[Rows from a 3D modeling dataset]
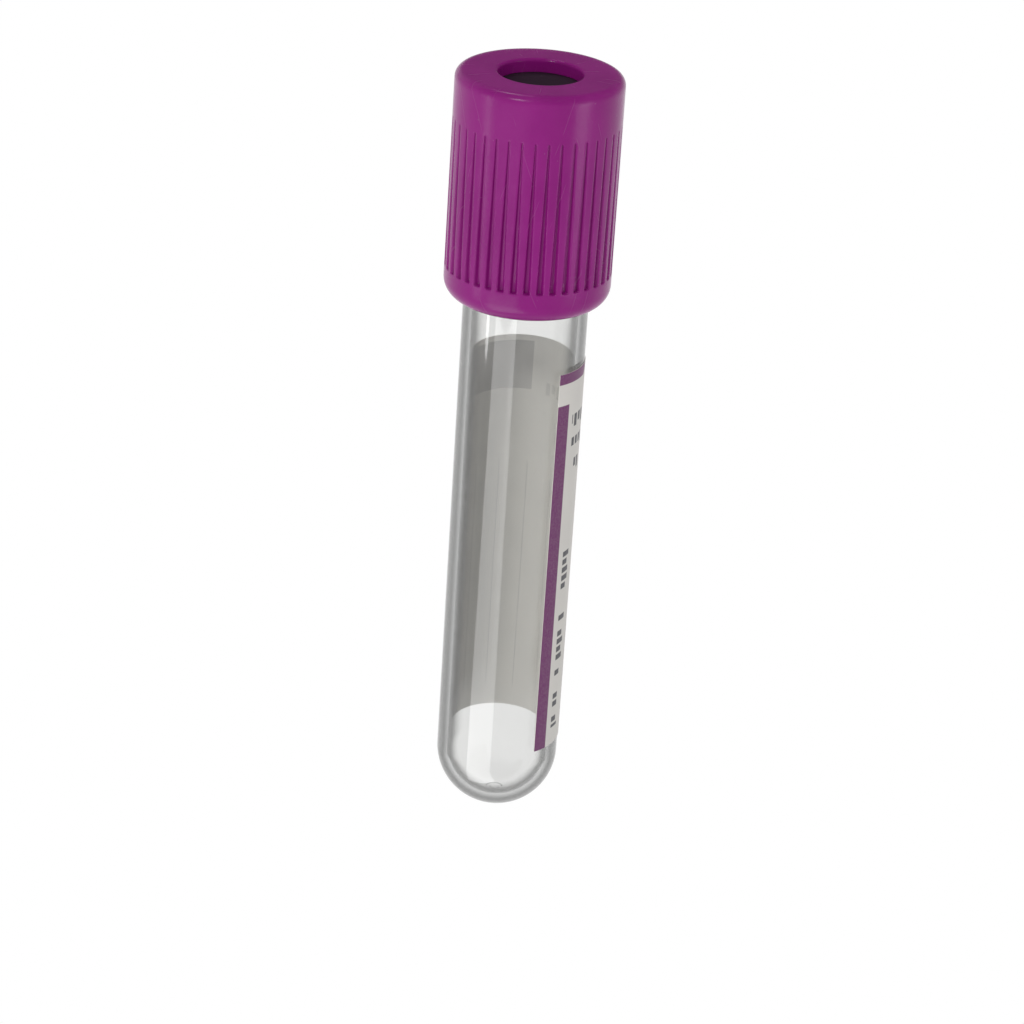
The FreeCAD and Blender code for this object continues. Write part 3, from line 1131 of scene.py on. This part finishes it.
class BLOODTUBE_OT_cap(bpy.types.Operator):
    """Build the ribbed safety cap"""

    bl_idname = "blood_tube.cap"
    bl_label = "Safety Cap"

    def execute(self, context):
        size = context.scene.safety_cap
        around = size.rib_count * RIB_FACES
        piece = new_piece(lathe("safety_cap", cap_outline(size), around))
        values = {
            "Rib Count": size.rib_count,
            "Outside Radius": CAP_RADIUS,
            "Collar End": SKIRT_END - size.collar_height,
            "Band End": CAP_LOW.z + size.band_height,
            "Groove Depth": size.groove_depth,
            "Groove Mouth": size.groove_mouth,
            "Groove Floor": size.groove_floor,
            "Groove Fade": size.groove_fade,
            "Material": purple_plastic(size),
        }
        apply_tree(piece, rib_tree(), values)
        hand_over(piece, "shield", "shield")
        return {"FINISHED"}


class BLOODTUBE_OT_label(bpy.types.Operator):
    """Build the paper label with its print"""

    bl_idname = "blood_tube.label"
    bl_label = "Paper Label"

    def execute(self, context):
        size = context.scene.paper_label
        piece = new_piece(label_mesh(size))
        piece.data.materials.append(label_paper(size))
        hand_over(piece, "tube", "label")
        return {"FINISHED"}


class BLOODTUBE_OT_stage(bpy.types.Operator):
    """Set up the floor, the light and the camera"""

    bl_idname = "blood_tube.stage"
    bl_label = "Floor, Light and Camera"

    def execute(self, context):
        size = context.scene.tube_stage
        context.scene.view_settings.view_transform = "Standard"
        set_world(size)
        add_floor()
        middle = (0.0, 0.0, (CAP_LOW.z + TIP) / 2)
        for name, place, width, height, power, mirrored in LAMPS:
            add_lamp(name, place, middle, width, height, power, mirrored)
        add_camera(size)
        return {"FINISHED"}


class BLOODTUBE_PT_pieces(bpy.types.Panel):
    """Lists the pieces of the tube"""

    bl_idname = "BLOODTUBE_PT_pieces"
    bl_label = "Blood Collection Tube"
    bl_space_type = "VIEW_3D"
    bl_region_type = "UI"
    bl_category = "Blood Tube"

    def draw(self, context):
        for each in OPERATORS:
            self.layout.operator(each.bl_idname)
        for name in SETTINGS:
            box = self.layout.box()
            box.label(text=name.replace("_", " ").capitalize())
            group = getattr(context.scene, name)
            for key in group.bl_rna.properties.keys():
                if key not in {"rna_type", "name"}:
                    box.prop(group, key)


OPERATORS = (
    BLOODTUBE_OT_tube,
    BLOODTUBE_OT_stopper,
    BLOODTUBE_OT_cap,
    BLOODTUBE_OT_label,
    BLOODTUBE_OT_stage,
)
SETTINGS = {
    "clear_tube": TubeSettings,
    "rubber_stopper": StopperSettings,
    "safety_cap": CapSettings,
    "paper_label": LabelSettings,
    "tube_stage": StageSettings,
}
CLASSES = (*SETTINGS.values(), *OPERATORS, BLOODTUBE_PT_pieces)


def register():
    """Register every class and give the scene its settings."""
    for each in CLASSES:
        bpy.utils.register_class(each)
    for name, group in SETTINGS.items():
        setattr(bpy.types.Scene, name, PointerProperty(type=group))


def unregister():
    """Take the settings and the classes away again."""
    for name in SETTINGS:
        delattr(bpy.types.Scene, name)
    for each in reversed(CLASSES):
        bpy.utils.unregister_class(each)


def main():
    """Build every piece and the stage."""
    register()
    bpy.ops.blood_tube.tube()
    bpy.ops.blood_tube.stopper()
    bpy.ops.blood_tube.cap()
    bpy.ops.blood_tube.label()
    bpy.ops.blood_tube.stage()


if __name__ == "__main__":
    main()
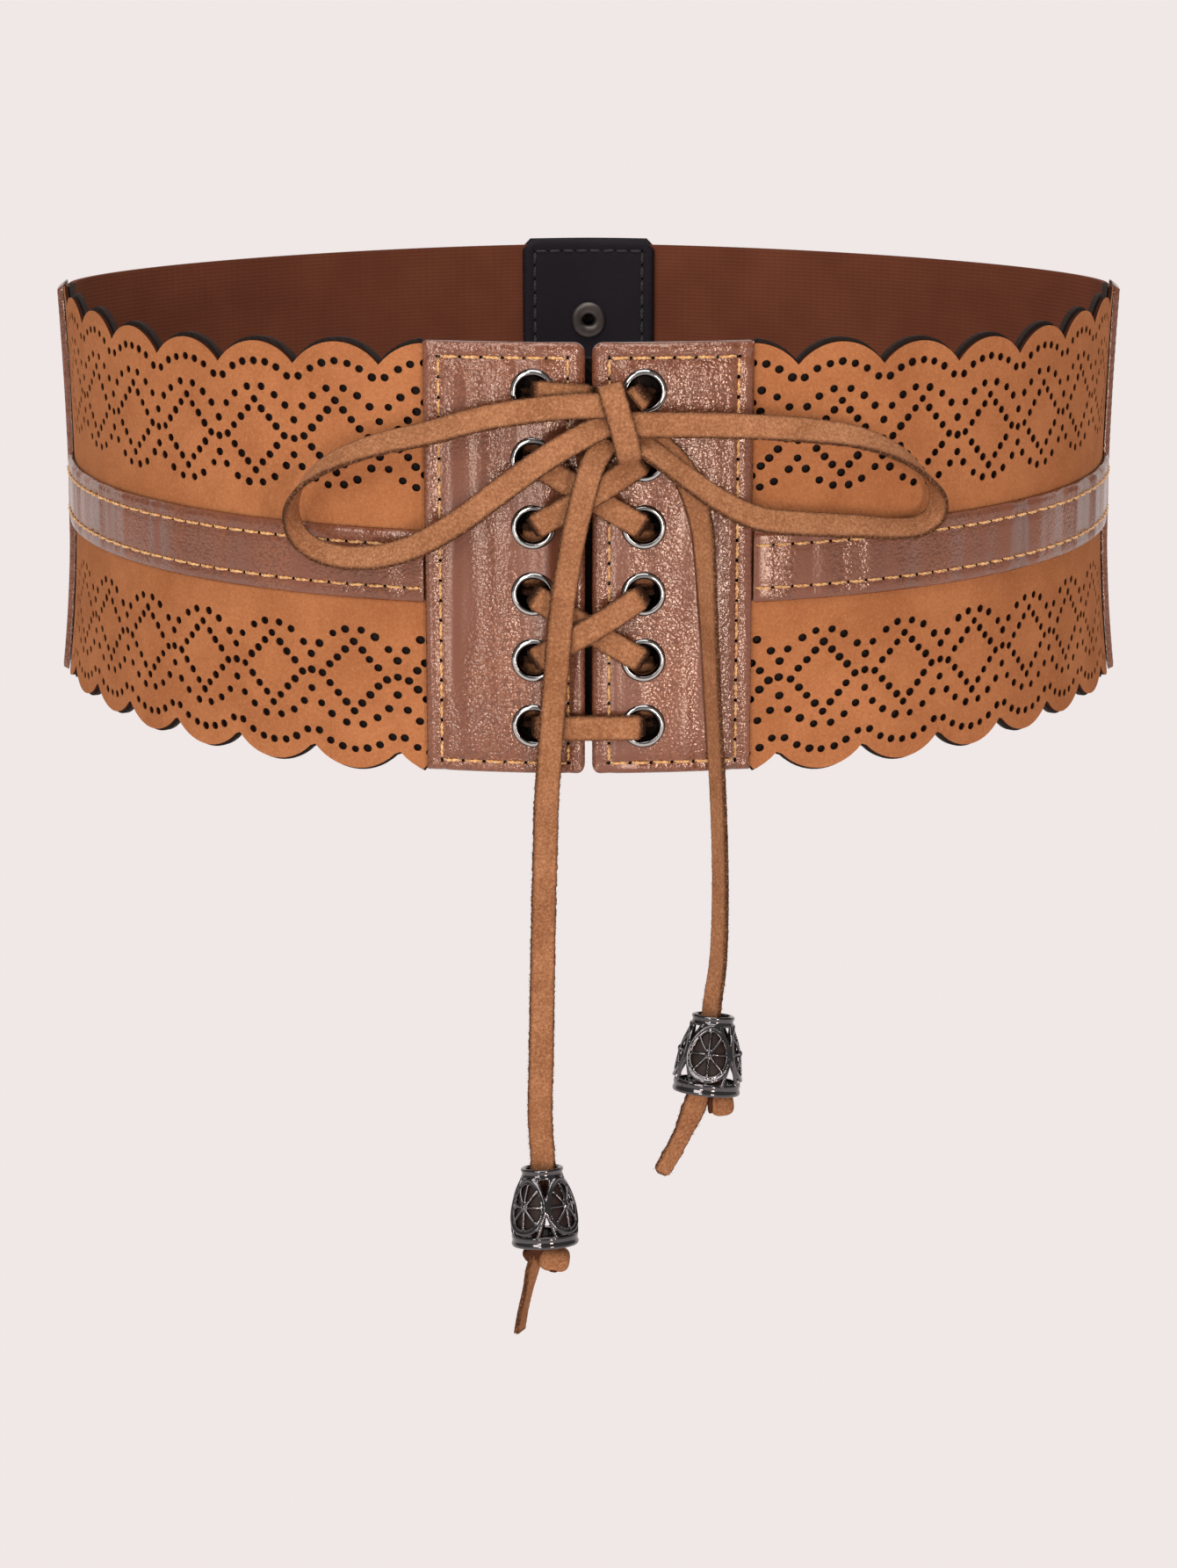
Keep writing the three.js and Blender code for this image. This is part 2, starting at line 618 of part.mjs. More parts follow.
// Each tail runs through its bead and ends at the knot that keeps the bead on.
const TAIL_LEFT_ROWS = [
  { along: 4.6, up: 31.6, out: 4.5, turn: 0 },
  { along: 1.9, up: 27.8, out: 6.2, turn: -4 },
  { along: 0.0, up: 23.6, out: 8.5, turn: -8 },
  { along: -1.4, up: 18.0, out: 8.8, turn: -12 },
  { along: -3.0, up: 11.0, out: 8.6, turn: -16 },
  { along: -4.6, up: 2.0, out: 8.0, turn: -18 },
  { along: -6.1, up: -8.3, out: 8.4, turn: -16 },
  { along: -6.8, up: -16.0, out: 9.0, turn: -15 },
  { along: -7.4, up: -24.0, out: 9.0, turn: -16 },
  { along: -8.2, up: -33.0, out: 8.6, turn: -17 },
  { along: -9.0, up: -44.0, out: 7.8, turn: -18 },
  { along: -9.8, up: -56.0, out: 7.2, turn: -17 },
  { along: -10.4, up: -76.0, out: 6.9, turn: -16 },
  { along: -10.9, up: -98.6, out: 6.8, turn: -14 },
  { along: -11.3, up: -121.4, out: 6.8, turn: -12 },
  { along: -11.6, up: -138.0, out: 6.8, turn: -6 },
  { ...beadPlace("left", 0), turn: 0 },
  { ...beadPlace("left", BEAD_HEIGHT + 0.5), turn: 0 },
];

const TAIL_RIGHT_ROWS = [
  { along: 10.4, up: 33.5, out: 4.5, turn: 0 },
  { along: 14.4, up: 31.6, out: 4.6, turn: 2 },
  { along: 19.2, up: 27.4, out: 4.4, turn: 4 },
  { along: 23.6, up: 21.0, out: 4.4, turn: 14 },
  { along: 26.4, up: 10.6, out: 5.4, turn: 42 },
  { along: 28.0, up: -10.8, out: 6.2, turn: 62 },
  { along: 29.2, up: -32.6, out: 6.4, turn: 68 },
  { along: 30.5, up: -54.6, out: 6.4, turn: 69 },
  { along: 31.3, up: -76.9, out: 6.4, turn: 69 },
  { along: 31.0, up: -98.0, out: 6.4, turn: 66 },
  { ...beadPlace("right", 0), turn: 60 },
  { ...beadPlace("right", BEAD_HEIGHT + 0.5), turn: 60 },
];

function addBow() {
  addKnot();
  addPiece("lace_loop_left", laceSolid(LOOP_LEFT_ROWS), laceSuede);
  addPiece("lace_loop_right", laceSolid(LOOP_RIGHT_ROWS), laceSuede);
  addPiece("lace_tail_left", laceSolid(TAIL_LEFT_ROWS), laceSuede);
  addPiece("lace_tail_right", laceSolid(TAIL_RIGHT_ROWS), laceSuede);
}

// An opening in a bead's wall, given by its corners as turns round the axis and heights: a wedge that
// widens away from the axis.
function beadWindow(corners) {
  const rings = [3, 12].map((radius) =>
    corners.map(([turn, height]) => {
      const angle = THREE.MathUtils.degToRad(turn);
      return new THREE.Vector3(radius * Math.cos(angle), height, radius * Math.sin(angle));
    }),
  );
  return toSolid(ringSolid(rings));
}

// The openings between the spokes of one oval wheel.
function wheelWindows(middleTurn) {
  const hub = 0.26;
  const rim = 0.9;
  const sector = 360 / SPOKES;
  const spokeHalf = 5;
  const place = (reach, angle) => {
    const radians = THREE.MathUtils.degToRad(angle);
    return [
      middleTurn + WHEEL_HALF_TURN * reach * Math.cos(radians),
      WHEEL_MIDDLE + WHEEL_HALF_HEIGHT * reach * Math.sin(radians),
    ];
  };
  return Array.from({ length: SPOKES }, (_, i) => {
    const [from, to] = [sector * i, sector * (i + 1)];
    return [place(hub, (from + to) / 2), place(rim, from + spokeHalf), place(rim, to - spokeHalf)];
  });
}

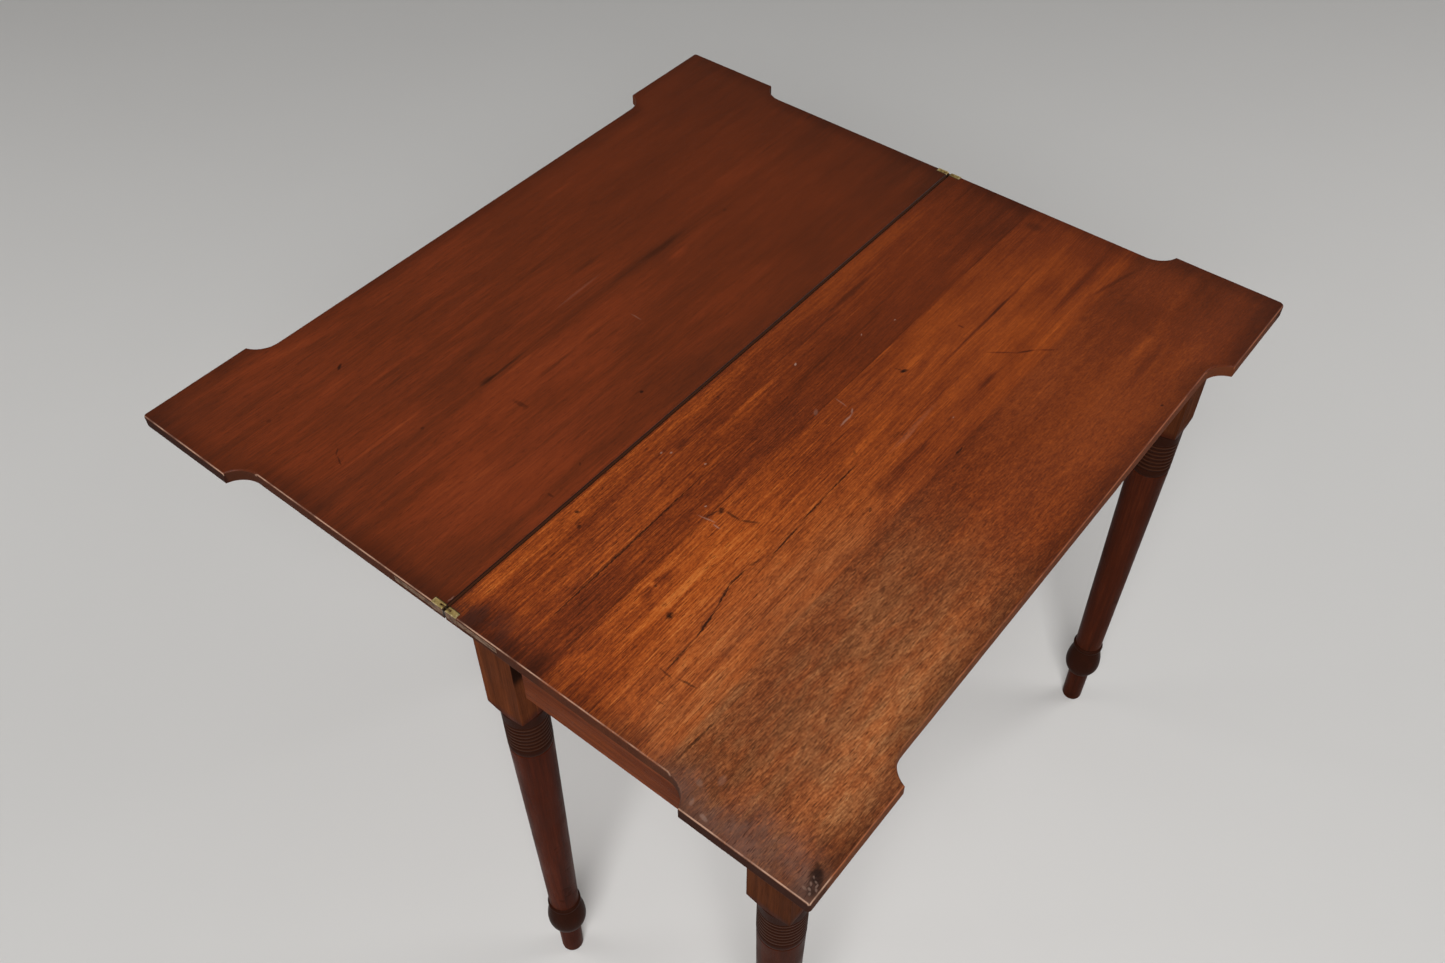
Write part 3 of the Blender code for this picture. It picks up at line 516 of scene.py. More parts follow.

- **Task instructions**
Repeat each entry above word for word, leaving every picture out.

- **Output for this exercise**
The FreeCAD and Blender code for this object continues. Write part 3, from line 1131 of scene.py on. This part finishes it.
class BLOODTUBE_OT_cap(bpy.types.Operator):
    """Build the ribbed safety cap"""

    bl_idname = "blood_tube.cap"
    bl_label = "Safety Cap"

    def execute(self, context):
        size = context.scene.safety_cap
        around = size.rib_count * RIB_FACES
        piece = new_piece(lathe("safety_cap", cap_outline(size), around))
        values = {
            "Rib Count": size.rib_count,
            "Outside Radius": CAP_RADIUS,
            "Collar End": SKIRT_END - size.collar_height,
            "Band End": CAP_LOW.z + size.band_height,
            "Groove Depth": size.groove_depth,
            "Groove Mouth": size.groove_mouth,
            "Groove Floor": size.groove_floor,
            "Groove Fade": size.groove_fade,
            "Material": purple_plastic(size),
        }
        apply_tree(piece, rib_tree(), values)
        hand_over(piece, "shield", "shield")
        return {"FINISHED"}


class BLOODTUBE_OT_label(bpy.types.Operator):
    """Build the paper label with its print"""

    bl_idname = "blood_tube.label"
    bl_label = "Paper Label"

    def execute(self, context):
        size = context.scene.paper_label
        piece = new_piece(label_mesh(size))
        piece.data.materials.append(label_paper(size))
        hand_over(piece, "tube", "label")
        return {"FINISHED"}


class BLOODTUBE_OT_stage(bpy.types.Operator):
    """Set up the floor, the light and the camera"""

    bl_idname = "blood_tube.stage"
    bl_label = "Floor, Light and Camera"

    def execute(self, context):
        size = context.scene.tube_stage
        context.scene.view_settings.view_transform = "Standard"
        set_world(size)
        add_floor()
        middle = (0.0, 0.0, (CAP_LOW.z + TIP) / 2)
        for name, place, width, height, power, mirrored in LAMPS:
            add_lamp(name, place, middle, width, height, power, mirrored)
        add_camera(size)
        return {"FINISHED"}


class BLOODTUBE_PT_pieces(bpy.types.Panel):
    """Lists the pieces of the tube"""

    bl_idname = "BLOODTUBE_PT_pieces"
    bl_label = "Blood Collection Tube"
    bl_space_type = "VIEW_3D"
    bl_region_type = "UI"
    bl_category = "Blood Tube"

    def draw(self, context):
        for each in OPERATORS:
            self.layout.operator(each.bl_idname)
        for name in SETTINGS:
            box = self.layout.box()
            box.label(text=name.replace("_", " ").capitalize())
            group = getattr(context.scene, name)
            for key in group.bl_rna.properties.keys():
                if key not in {"rna_type", "name"}:
                    box.prop(group, key)


OPERATORS = (
    BLOODTUBE_OT_tube,
    BLOODTUBE_OT_stopper,
    BLOODTUBE_OT_cap,
    BLOODTUBE_OT_label,
    BLOODTUBE_OT_stage,
)
SETTINGS = {
    "clear_tube": TubeSettings,
    "rubber_stopper": StopperSettings,
    "safety_cap": CapSettings,
    "paper_label": LabelSettings,
    "tube_stage": StageSettings,
}
CLASSES = (*SETTINGS.values(), *OPERATORS, BLOODTUBE_PT_pieces)


def register():
    """Register every class and give the scene its settings."""
    for each in CLASSES:
        bpy.utils.register_class(each)
    for name, group in SETTINGS.items():
        setattr(bpy.types.Scene, name, PointerProperty(type=group))


def unregister():
    """Take the settings and the classes away again."""
    for name in SETTINGS:
        delattr(bpy.types.Scene, name)
    for each in reversed(CLASSES):
        bpy.utils.unregister_class(each)


def main():
    """Build every piece and the stage."""
    register()
    bpy.ops.blood_tube.tube()
    bpy.ops.blood_tube.stopper()
    bpy.ops.blood_tube.cap()
    bpy.ops.blood_tube.label()
    bpy.ops.blood_tube.stage()


if __name__ == "__main__":
    main()
Keep writing the three.js and Blender code for this image. This is part 2, starting at line 618 of part.mjs. More parts follow.
// Each tail runs through its bead and ends at the knot that keeps the bead on.
const TAIL_LEFT_ROWS = [
  { along: 4.6, up: 31.6, out: 4.5, turn: 0 },
  { along: 1.9, up: 27.8, out: 6.2, turn: -4 },
  { along: 0.0, up: 23.6, out: 8.5, turn: -8 },
  { along: -1.4, up: 18.0, out: 8.8, turn: -12 },
  { along: -3.0, up: 11.0, out: 8.6, turn: -16 },
  { along: -4.6, up: 2.0, out: 8.0, turn: -18 },
  { along: -6.1, up: -8.3, out: 8.4, turn: -16 },
  { along: -6.8, up: -16.0, out: 9.0, turn: -15 },
  { along: -7.4, up: -24.0, out: 9.0, turn: -16 },
  { along: -8.2, up: -33.0, out: 8.6, turn: -17 },
  { along: -9.0, up: -44.0, out: 7.8, turn: -18 },
  { along: -9.8, up: -56.0, out: 7.2, turn: -17 },
  { along: -10.4, up: -76.0, out: 6.9, turn: -16 },
  { along: -10.9, up: -98.6, out: 6.8, turn: -14 },
  { along: -11.3, up: -121.4, out: 6.8, turn: -12 },
  { along: -11.6, up: -138.0, out: 6.8, turn: -6 },
  { ...beadPlace("left", 0), turn: 0 },
  { ...beadPlace("left", BEAD_HEIGHT + 0.5), turn: 0 },
];

const TAIL_RIGHT_ROWS = [
  { along: 10.4, up: 33.5, out: 4.5, turn: 0 },
  { along: 14.4, up: 31.6, out: 4.6, turn: 2 },
  { along: 19.2, up: 27.4, out: 4.4, turn: 4 },
  { along: 23.6, up: 21.0, out: 4.4, turn: 14 },
  { along: 26.4, up: 10.6, out: 5.4, turn: 42 },
  { along: 28.0, up: -10.8, out: 6.2, turn: 62 },
  { along: 29.2, up: -32.6, out: 6.4, turn: 68 },
  { along: 30.5, up: -54.6, out: 6.4, turn: 69 },
  { along: 31.3, up: -76.9, out: 6.4, turn: 69 },
  { along: 31.0, up: -98.0, out: 6.4, turn: 66 },
  { ...beadPlace("right", 0), turn: 60 },
  { ...beadPlace("right", BEAD_HEIGHT + 0.5), turn: 60 },
];

function addBow() {
  addKnot();
  addPiece("lace_loop_left", laceSolid(LOOP_LEFT_ROWS), laceSuede);
  addPiece("lace_loop_right", laceSolid(LOOP_RIGHT_ROWS), laceSuede);
  addPiece("lace_tail_left", laceSolid(TAIL_LEFT_ROWS), laceSuede);
  addPiece("lace_tail_right", laceSolid(TAIL_RIGHT_ROWS), laceSuede);
}

// An opening in a bead's wall, given by its corners as turns round the axis and heights: a wedge that
// widens away from the axis.
function beadWindow(corners) {
  const rings = [3, 12].map((radius) =>
    corners.map(([turn, height]) => {
      const angle = THREE.MathUtils.degToRad(turn);
      return new THREE.Vector3(radius * Math.cos(angle), height, radius * Math.sin(angle));
    }),
  );
  return toSolid(ringSolid(rings));
}

// The openings between the spokes of one oval wheel.
function wheelWindows(middleTurn) {
  const hub = 0.26;
  const rim = 0.9;
  const sector = 360 / SPOKES;
  const spokeHalf = 5;
  const place = (reach, angle) => {
    const radians = THREE.MathUtils.degToRad(angle);
    return [
      middleTurn + WHEEL_HALF_TURN * reach * Math.cos(radians),
      WHEEL_MIDDLE + WHEEL_HALF_HEIGHT * reach * Math.sin(radians),
    ];
  };
  return Array.from({ length: SPOKES }, (_, i) => {
    const [from, to] = [sector * i, sector * (i + 1)];
    return [place(hub, (from + to) / 2), place(rim, from + spokeHalf), place(rim, to - spokeHalf)];
  });
}

Write part 3 of the Blender code for this picture. It picks up at line 516 of scene.py. More parts follow.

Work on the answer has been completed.